Agricola is one of the main pedestrian-friendly commercial streets in Halifax. Even here, a street where 70 per cent of customers walk, we can’t find the wherewithal to put people first.

For so many decisions, the operating assumption in Halifax seems to be that everything that really matters to the economy happens in a car, while all other modes we will accommodate where we can.

You can see it in the buttons pedestrians have to press to get permission to (eventually) cross the road. In how there are pavement roads everywhere, but few sidewalks. In how tiny our sidewalks are, even on our main shopping streets. In how speed limits prioritize drivers, not safety. In wide turning lanes that let drivers take corners at high speed, right over crosswalks. And, in those people we’re willing to block to “accelerate” timelines.

In a sense, I get it. By the last census count, 77 per cent of trips to work in Halifax were made in a car. The way we have built things, many people can’t get anywhere without driving.

But what that thinking misses, is that 100 per cent of people need to get out of their car before they can actually do anything. You can’t drive between the aisles of Local Source to buy groceries, and you can’t liven up a street or talk with friends while behind the wheel. The first and most basic thing a street must accomplish, is ensure people can use the sidewalk.

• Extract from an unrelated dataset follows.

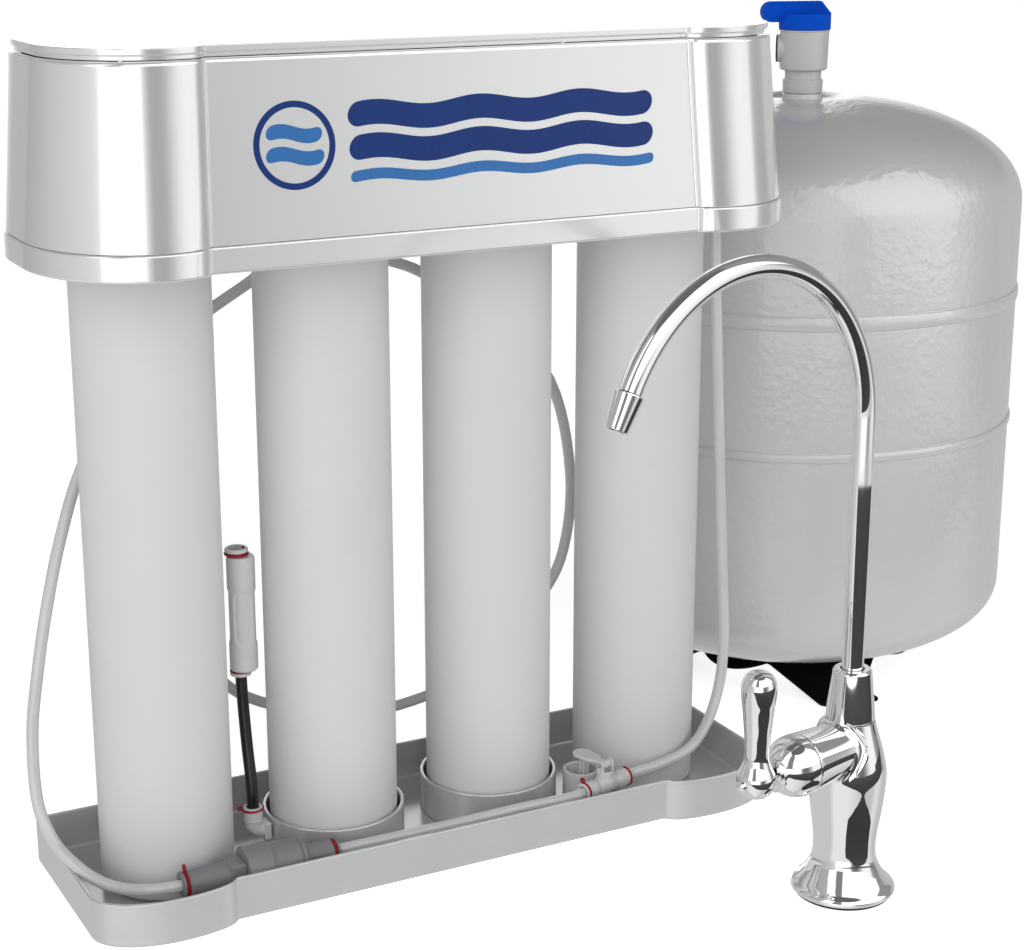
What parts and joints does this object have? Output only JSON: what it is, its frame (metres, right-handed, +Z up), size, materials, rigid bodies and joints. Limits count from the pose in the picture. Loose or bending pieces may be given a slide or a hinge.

And keep in mind, a third of Canadians don’t even have a license, a number that is only rising. If nearly everyone can use a sidewalk, but only some people can drive, why is our default user in a car?

We all benefit the more everyone walks. You know the drill: less infrastructure wear and tear, less pollution, more vibrant streets, and lower health costs. I think most residents would like it if we had a more lively city full of people walking - but we can’t make progress if we show complete disrespect for anyone on foot.

The Centre Plan will establish a “Pedestrian First” policy. A good start would be to not tell pedestrians they are not allowed to pass at all.